Buy These 4 Taxable Bond Mutual Funds

This encouraging backdrop calls for investors’ attention to four taxable bond mutual funds that boast a Zacks Mutual Fund Rank #1 (Strong Buy) and have encouraging yields. Moreover, these funds have impressive YTD, one-year and three-year annualized returns. They also have minimum initial investment within $5000 and low expense ratios.

We expect these funds to outperform their peers in the future. Remember, the goal of the Zacks Mutual Fund Rank is to guide investors to identify potential winners and losers. Unlike most of the fund-rating systems, the Zacks Mutual Fund Rank is not just focused on past performance, but also on the likely future success of the fund.

Eaton Vance High Income Opportunities A (ETHIX - Free Report) seeks growth of income and capital.

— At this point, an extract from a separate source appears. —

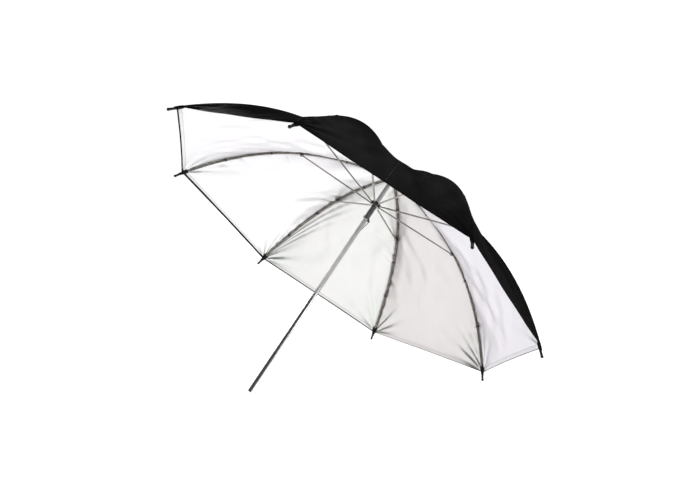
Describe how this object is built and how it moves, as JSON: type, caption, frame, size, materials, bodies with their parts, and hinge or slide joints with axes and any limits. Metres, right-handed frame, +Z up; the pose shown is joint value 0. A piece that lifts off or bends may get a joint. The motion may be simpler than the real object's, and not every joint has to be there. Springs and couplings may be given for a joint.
{
  "type": "umbrella reflector",
  "caption": "Folding photographic umbrella reflector: silver inside, black outside, on a ribbed frame with a sliding runner and a round shaft that a stand clamps.",
  "frame": {"origin": "centre of the shaft's free end, where a stand's holder clamps it", "axes": "+Z up and +X along the lower rim; the open umbrella lies on two tips and the shaft's end, and the shaft rises towards +Y at 38.26 degrees from vertical"},
  "size_m": [0.6968, 0.5487, 0.4539],
  "materials": {
    "chrome_tube": "polished",
    "steel_wire": "plated",
    "rib_steel": "dull plated",
    "black_plastic": "satin",
    "tip_plastic": "matt",
    "canopy_cloth": "silver coated inside, black nylon outside"
  },
  "bodies": {
    "shaft": {"shaft": "chrome_tube", "shaft_end_plug": "black_plastic", "catch_pin": "steel_wire", "crown": "black_plastic", "crown_wire": "steel_wire", "cap_washer": "black_plastic", "top_cap": "black_plastic"},
    "runner": {"runner_sleeve": "chrome_tube", "runner_ring": "black_plastic", "runner_wire": "steel_wire", "runner_retainer": "steel_wire"},
    "catch": {"catch_spring": "steel_wire"},
    "rib_1": {"rib_1": "rib_steel", "rib_tip_1": "tip_plastic", "rib_joint_1": "steel_wire"},
    "stretcher_1": {"stretcher_1": "rib_steel"},
    "rib_2": {"rib_2": "rib_steel", "rib_tip_2": "tip_plastic", "rib_joint_2": "steel_wire"},
    "stretcher_2": {"stretcher_2": "rib_steel"},
    "rib_3": {"rib_3": "rib_steel", "rib_tip_3": "tip_plastic", "rib_joint_3": "steel_wire"},
    "stretcher_3": {"stretcher_3": "rib_steel"},
    "rib_4": {"rib_4": "rib_steel", "rib_tip_4": "tip_plastic", "rib_joint_4": "steel_wire"},
    "stretcher_4": {"stretcher_4": "rib_steel"},
    "rib_5": {"rib_5": "rib_steel", "rib_tip_5": "tip_plastic", "rib_joint_5": "steel_wire"},
    "stretcher_5": {"stretcher_5": "rib_steel"},
    "rib_6": {"rib_6": "rib_steel", "rib_tip_6": "tip_plastic", "rib_joint_6": "steel_wire"},
    "stretcher_6": {"stretcher_6": "rib_steel"},
    "rib_7": {"rib_7": "rib_steel", "rib_tip_7": "tip_plastic", "rib_joint_7": "steel_wire"},
    "stretcher_7": {"stretcher_7": "rib_steel"},
    "rib_8": {"rib_8": "rib_steel", "rib_tip_8": "tip_plastic", "rib_joint_8": "steel_wire"},
    "stretcher_8": {"stretcher_8": "rib_steel"},
    "panel_1_a": {"panel_1_a": "canopy_cloth"},
    "panel_1_b": {"panel_1_b": "canopy_cloth"},
    "panel_2_a": {"panel_2_a": "canopy_cloth"},
    "panel_2_b": {"panel_2_b": "canopy_cloth"},
    "panel_3_a": {"panel_3_a": "canopy_cloth"},
    "panel_3_b": {"panel_3_b": "canopy_cloth"},
    "panel_4_a": {"panel_4_a": "canopy_cloth"},
    "panel_4_b": {"panel_4_b": "canopy_cloth"},
    "panel_5_a": {"panel_5_a": "canopy_cloth"},
    "panel_5_b": {"panel_5_b": "canopy_cloth"},
    "panel_6_a": {"panel_6_a": "canopy_cloth"},
    "panel_6_b": {"panel_6_b": "canopy_cloth"},
    "panel_7_a": {"panel_7_a": "canopy_cloth"},
    "panel_7_b": {"panel_7_b": "canopy_cloth"},
    "panel_8_a": {"panel_8_a": "canopy_cloth"},
    "panel_8_b": {"panel_8_b": "canopy_cloth"}
  },
  "joints": [
    {"name": "fold", "type": "hinge", "parent": "shaft", "child": "rib_1", "pos_m": [-0.00287, 0.27259, 0.35685], "axis": [0.9239, -0.3005, 0.237], "range_deg": [0, 62], "deforming": ["catch_spring", "panel_1_a", "panel_1_b", "panel_2_a", "panel_2_b", "panel_3_a", "panel_3_b", "panel_4_a", "panel_4_b", "panel_5_a", "panel_5_b", "panel_6_a", "panel_6_b", "panel_7_a", "panel_7_b", "panel_8_a", "panel_8_b"]},
    {"name": "rib_2_fold", "type": "hinge", "parent": "shaft", "child": "rib_2", "pos_m": [-0.00693, 0.27578, 0.35434], "axis": [0.3827, -0.7254, 0.5721], "range_deg": [-0.5, 62.5]},
    {"name": "rib_3_fold", "type": "hinge", "parent": "shaft", "child": "rib_3", "pos_m": [-0.00693, 0.28029, 0.35078], "axis": [-0.3827, -0.7254, 0.5721], "range_deg": [-0.5, 62.5]},
    {"name": "rib_4_fold", "type": "hinge", "parent": "shaft", "child": "rib_4", "pos_m": [-0.00287, 0.28348, 0.34827], "axis": [-0.9239, -0.3005, 0.237], "range_deg": [-0.5, 62.5]},
    {"name": "rib_5_fold", "type": "hinge", "parent": "shaft", "child": "rib_5", "pos_m": [0.00287, 0.28348, 0.34827], "axis": [-0.9239, 0.3005, -0.237], "range_deg": [-0.5, 62.5]},
    {"name": "rib_6_fold", "type": "hinge", "parent": "shaft", "child": "rib_6", "pos_m": [0.00693, 0.28029, 0.35078], "axis": [-0.3827, 0.7254, -0.5721], "range_deg": [-0.5, 62.5]},
    {"name": "rib_7_fold", "type": "hinge", "parent": "shaft", "child": "rib_7", "pos_m": [0.00693, 0.27578, 0.35434], "axis": [0.3827, 0.7254, -0.5721], "range_deg": [-0.5, 62.5]},
    {"name": "rib_8_fold", "type": "hinge", "parent": "shaft", "child": "rib_8", "pos_m": [0.00287, 0.27259, 0.35685], "axis": [0.9239, 0.3005, -0.237], "range_deg": [-0.5, 62.5]},
    {"name": "stretcher_1_pivot", "type": "hinge", "parent": "rib_1", "child": "stretcher_1", "pos_m": [-0.06888, 0.12888, 0.43198], "axis": [0.9239, -0.3005, 0.237], "range_deg": [-125, 1]},
    {"name": "stretcher_2_pivot", "type": "hinge", "parent": "rib_2", "child": "stretcher_2", "pos_m": [-0.1663, 0.20537, 0.37166], "axis": [0.3827, -0.7254, 0.5721], "range_deg": [-125, 1]},
    {"name": "stretcher_3_pivot", "type": "hinge", "parent": "rib_3", "child": "stretcher_3", "pos_m": [-0.1663, 0.31355, 0.28635], "axis": [-0.3827, -0.7254, 0.5721], "range_deg": [-125, 1]},
    {"name": "stretcher_4_pivot", "type": "hinge", "parent": "rib_4", "child": "stretcher_4", "pos_m": [-0.06888, 0.39004, 0.22603], "axis": [-0.9239, -0.3005, 0.237], "range_deg": [-125, 1]},
    {"name": "stretcher_5_pivot", "type": "hinge", "parent": "rib_5", "child": "stretcher_5", "pos_m": [0.06888, 0.39004, 0.22603], "axis": [-0.9239, 0.3005, -0.237], "range_deg": [-125, 1]},
    {"name": "stretcher_6_pivot", "type": "hinge", "parent": "rib_6", "child": "stretcher_6", "pos_m": [0.1663, 0.31355, 0.28635], "axis": [-0.3827, 0.7254, -0.5721], "range_deg": [-125, 1]},
    {"name": "stretcher_7_pivot", "type": "hinge", "parent": "rib_7", "child": "stretcher_7", "pos_m": [0.1663, 0.20537, 0.37166], "axis": [0.3827, 0.7254, -0.5721], "range_deg": [-125, 1]},
    {"name": "stretcher_8_pivot", "type": "hinge", "parent": "rib_8", "child": "stretcher_8", "pos_m": [0.06888, 0.12888, 0.43198], "axis": [0.9239, 0.3005, -0.237], "range_deg": [-125, 1]},
    {"name": "runner_pivot", "type": "hinge", "parent": "stretcher_1", "child": "runner", "pos_m": [-0.00287, 0.23544, 0.30974], "axis": [0.9239, -0.3005, 0.237], "range_deg": [-0.5, 62.5]},
    {"name": "panel_1_a_drape", "type": "hinge", "parent": "rib_1", "child": "panel_1_a", "pos_m": [-0.00425, 0.27304, 0.3565], "axis": [-0.96, 0.0998, 0.2616], "range_deg": [-0.5, 29.59]},
    {"name": "panel_1_b_drape", "type": "hinge", "parent": "rib_2", "child": "panel_1_b", "pos_m": [-0.00636, 0.2747, 0.35519], "axis": [0.0837, 0.5884, -0.8043], "range_deg": [-0.5, 29.59]},
    {"name": "panel_2_a_drape", "type": "hinge", "parent": "rib_2", "child": "panel_2_a", "pos_m": [-0.0075, 0.27686, 0.35348], "axis": [-0.738, 0.652, -0.1739], "range_deg": [-0.5, 29.59]},
    {"name": "panel_2_b_drape", "type": "hinge", "parent": "rib_3", "child": "panel_2_b", "pos_m": [-0.0075, 0.27921, 0.35163], "axis": [0.738, 0.3211, -0.5935], "range_deg": [-0.5, 29.59]},
    {"name": "panel_3_a_drape", "type": "hinge", "parent": "rib_3", "child": "panel_3_a", "pos_m": [-0.00636, 0.28137, 0.34993], "axis": [-0.0837, 0.9193, -0.3847], "range_deg": [-0.5, 29.59]},
    {"name": "panel_3_b_drape", "type": "hinge", "parent": "rib_4", "child": "panel_3_b", "pos_m": [-0.00425, 0.28303, 0.34862], "axis": [0.96, -0.2311, -0.158], "range_deg": [-0.5, 29.59]},
    {"name": "panel_4_a_drape", "type": "hinge", "parent": "rib_4", "child": "panel_4_a", "pos_m": [-0.00149, 0.28392, 0.34791], "axis": [0.6197, 0.7449, -0.2472], "range_deg": [-0.5, 29.59]},
    {"name": "panel_4_b_drape", "type": "hinge", "parent": "rib_5", "child": "panel_4_b", "pos_m": [0.00149, 0.28392, 0.34791], "axis": [0.6197, -0.7449, 0.2472], "range_deg": [-0.5, 29.59]},
    {"name": "panel_5_a_drape", "type": "hinge", "parent": "rib_5", "child": "panel_5_a", "pos_m": [0.00425, 0.28303, 0.34862], "axis": [0.96, 0.2311, 0.158], "range_deg": [-0.5, 29.59]},
    {"name": "panel_5_b_drape", "type": "hinge", "parent": "rib_6", "child": "panel_5_b", "pos_m": [0.00636, 0.28137, 0.34993], "axis": [-0.0837, -0.9193, 0.3847], "range_deg": [-0.5, 29.59]},
    {"name": "panel_6_a_drape", "type": "hinge", "parent": "rib_6", "child": "panel_6_a", "pos_m": [0.0075, 0.27921, 0.35163], "axis": [0.738, -0.3211, 0.5935], "range_deg": [-0.5, 29.59]},
    {"name": "panel_6_b_drape", "type": "hinge", "parent": "rib_7", "child": "panel_6_b", "pos_m": [0.0075, 0.27686, 0.35348], "axis": [-0.738, -0.652, 0.1739], "range_deg": [-0.5, 29.59]},
    {"name": "panel_7_a_drape", "type": "hinge", "parent": "rib_7", "child": "panel_7_a", "pos_m": [0.00636, 0.2747, 0.35519], "axis": [0.0837, -0.5884, 0.8043], "range_deg": [-0.5, 29.59]},
    {"name": "panel_7_b_drape", "type": "hinge", "parent": "rib_8", "child": "panel_7_b", "pos_m": [0.00425, 0.27304, 0.3565], "axis": [-0.96, -0.0998, -0.2616], "range_deg": [-0.5, 29.59]},
    {"name": "panel_8_a_drape", "type": "hinge", "parent": "rib_8", "child": "panel_8_a", "pos_m": [0.00149, 0.27215, 0.3572], "axis": [-0.6197, -0.414, 0.6668], "range_deg": [-0.5, 29.59]},
    {"name": "panel_8_b_drape", "type": "hinge", "parent": "rib_1", "child": "panel_8_b", "pos_m": [-0.00149, 0.27215, 0.3572], "axis": [-0.6197, 0.414, -0.6668], "range_deg": [-0.5, 29.59]},
    {"name": "catch_press", "type": "hinge", "parent": "shaft", "child": "catch", "pos_m": [0.0018, 0.20892, 0.26201], "axis": [0.7071, -0.5552, 0.4379], "range_deg": [0, 12], "stiffness_Nm_per_rad": 0.5}
  ],
  "couplings": [
    {"joint": "rib_2_fold", "follows": "fold", "ratio": 1},
    {"joint": "rib_3_fold", "follows": "fold", "ratio": 1},
    {"joint": "rib_4_fold", "follows": "fold", "ratio": 1},
    {"joint": "rib_5_fold", "follows": "fold", "ratio": 1},
    {"joint": "rib_6_fold", "follows": "fold", "ratio": 1},
    {"joint": "rib_7_fold", "follows": "fold", "ratio": 1},
    {"joint": "rib_8_fold", "follows": "fold", "ratio": 1},
    {"joint": "stretcher_1_pivot", "follows": "fold", "ratio": -2},
    {"joint": "stretcher_2_pivot", "follows": "fold", "ratio": -2},
    {"joint": "stretcher_3_pivot", "follows": "fold", "ratio": -2},
    {"joint": "stretcher_4_pivot", "follows": "fold", "ratio": -2},
    {"joint": "stretcher_5_pivot", "follows": "fold", "ratio": -2},
    {"joint": "stretcher_6_pivot", "follows": "fold", "ratio": -2},
    {"joint": "stretcher_7_pivot", "follows": "fold", "ratio": -2},
    {"joint": "stretcher_8_pivot", "follows": "fold", "ratio": -2},
    {"joint": "runner_pivot", "follows": "fold", "ratio": 1},
    {"joint": "panel_1_a_drape", "follows": "fold", "ratio": 0.46916},
    {"joint": "panel_1_b_drape", "follows": "fold", "ratio": 0.46916},
    {"joint": "panel_2_a_drape", "follows": "fold", "ratio": 0.46916},
    {"joint": "panel_2_b_drape", "follows": "fold", "ratio": 0.46916},
    {"joint": "panel_3_a_drape", "follows": "fold", "ratio": 0.46916},
    {"joint": "panel_3_b_drape", "follows": "fold", "ratio": 0.46916},
    {"joint": "panel_4_a_drape", "follows": "fold", "ratio": 0.46916},
    {"joint": "panel_4_b_drape", "follows": "fold", "ratio": 0.46916},
    {"joint": "panel_5_a_drape", "follows": "fold", "ratio": 0.46916},
    {"joint": "panel_5_b_drape", "follows": "fold", "ratio": 0.46916},
    {"joint": "panel_6_a_drape", "follows": "fold", "ratio": 0.46916},
    {"joint": "panel_6_b_drape", "follows": "fold", "ratio": 0.46916},
    {"joint": "panel_7_a_drape", "follows": "fold", "ratio": 0.46916},
    {"joint": "panel_7_b_drape", "follows": "fold", "ratio": 0.46916},
    {"joint": "panel_8_a_drape", "follows": "fold", "ratio": 0.46916},
    {"joint": "panel_8_b_drape", "follows": "fold", "ratio": 0.46916}
  ]
}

ETHIX invests the bulk of its assets in fixed-income securities like convertible securities and preferred stocks. The fund focuses on investing mainly in high risk, high yield corporate bonds.

ETHIX has an annual expense ratio of 0.90%, lower than the category average of 1.06%. The fund has year-to-date, one-year and three-year annualized returns of 11.2%, 8.6% and 5.3%, respectively. Annual dividend yield of the fund is 4.9%.

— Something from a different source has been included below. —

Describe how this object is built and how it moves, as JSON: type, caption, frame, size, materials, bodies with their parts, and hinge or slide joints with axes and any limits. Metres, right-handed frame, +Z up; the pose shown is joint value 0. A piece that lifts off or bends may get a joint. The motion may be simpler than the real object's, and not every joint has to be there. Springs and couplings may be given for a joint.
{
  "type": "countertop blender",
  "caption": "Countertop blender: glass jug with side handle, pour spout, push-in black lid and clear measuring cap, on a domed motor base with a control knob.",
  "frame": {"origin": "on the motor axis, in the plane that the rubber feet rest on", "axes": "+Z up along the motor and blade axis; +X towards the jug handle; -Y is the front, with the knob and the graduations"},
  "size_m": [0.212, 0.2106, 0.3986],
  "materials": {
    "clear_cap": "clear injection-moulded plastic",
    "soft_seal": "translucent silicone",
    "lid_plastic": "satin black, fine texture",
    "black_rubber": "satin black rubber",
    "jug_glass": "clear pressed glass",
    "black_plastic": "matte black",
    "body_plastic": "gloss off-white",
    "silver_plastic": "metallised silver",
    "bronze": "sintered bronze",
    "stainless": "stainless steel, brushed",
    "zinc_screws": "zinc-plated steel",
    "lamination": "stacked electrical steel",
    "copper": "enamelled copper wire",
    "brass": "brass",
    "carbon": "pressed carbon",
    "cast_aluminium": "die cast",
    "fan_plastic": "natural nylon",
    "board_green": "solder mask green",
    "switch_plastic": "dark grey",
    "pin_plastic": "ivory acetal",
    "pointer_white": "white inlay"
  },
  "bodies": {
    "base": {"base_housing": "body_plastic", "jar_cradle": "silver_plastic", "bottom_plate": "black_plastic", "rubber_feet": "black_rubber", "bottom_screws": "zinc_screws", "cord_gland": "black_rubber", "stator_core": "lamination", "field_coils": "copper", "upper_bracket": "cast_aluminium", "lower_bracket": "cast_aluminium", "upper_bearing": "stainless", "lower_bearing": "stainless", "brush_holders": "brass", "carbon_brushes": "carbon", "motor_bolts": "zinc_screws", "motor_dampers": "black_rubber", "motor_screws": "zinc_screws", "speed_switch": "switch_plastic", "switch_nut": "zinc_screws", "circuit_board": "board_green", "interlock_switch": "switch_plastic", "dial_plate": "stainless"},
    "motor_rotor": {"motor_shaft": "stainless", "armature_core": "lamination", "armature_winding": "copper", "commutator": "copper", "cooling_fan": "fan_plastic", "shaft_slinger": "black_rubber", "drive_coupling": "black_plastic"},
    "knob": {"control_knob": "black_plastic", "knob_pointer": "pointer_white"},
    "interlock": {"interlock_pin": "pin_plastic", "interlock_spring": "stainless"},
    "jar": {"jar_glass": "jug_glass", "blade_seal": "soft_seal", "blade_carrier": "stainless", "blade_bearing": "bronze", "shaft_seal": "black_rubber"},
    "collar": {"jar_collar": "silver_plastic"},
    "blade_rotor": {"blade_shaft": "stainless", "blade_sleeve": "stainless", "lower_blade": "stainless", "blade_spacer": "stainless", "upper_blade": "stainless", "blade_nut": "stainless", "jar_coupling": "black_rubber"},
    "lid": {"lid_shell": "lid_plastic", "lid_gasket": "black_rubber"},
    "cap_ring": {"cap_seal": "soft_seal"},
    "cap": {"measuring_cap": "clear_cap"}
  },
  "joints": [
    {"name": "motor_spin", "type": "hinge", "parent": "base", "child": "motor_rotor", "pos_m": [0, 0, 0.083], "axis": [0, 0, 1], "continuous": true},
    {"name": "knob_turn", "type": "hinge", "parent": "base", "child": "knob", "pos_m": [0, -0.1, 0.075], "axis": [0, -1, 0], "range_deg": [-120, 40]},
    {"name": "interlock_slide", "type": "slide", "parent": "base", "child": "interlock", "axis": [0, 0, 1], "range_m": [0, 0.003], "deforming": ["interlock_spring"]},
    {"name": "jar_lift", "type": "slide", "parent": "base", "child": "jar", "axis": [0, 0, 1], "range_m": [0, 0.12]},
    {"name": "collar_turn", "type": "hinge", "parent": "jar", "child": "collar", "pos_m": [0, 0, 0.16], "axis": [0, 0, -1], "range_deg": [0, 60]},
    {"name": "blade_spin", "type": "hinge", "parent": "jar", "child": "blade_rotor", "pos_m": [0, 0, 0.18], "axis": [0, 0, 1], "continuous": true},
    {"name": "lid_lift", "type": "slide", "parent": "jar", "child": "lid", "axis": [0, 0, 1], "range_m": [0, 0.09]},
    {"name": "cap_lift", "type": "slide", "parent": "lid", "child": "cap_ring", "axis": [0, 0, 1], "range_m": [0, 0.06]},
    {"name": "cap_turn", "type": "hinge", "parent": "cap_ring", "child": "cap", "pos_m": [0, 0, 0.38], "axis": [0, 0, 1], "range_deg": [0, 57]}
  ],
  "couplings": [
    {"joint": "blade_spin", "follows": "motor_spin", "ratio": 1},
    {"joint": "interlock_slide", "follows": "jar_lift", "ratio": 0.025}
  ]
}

T. Rowe Price Emerging Markets Bond (PREMX - Free Report) invests the lion’s share of its assets in debt securities of emerging market governments or companies located in emerging market countries. PREMX seeks growth of income and capital. The fund generally invests in debt securities like sovereign and corporate bonds.

PREMX has an annual expense ratio of 0.93%, lower than the category average of 1.14%. The fund has year-to-date, one-year and three-year annualized returns of 17.1%, 15.9% and 6.5%, respectively. Annual dividend yield of the fund is 5.6%.

Vanguard Long-Term Investment-Grade Investor (VWESX - Free Report) seeks appreciation of income. VWESX invests majority of its assets in intermediate- and long-term investment-grade securities. The fund’s dollar-weighted average maturity is believed to vary by 5 years around the maturity period of its benchmark index.

VWESX has an annual expense ratio of 0.21%, lower than the category average of 0.76%. The fund has year-to-date, one-year and three-year annualized returns of 13.2%, 12.7% and 9.8%, respectively. Annual dividend yield of the fund is 3.8%.

American Century High-Yield Investor (ABHIX - Free Report) invests a major chunk of its assets in various debt instruments, including high-yield bonds. ABHIX seeks appreciation of income and capital. The fund also invests nearly 40% of its assets in fixed-income debt obligations of foreign companies.

ABHIX has an annual expense ratio of 0.85%, lower than the category average of 1.06%. The fund has year-to-date, one-year and three-year annualized returns of 13.3%, 8.1% and 3.4%, respectively. Annual dividend yield of the fund is 5%.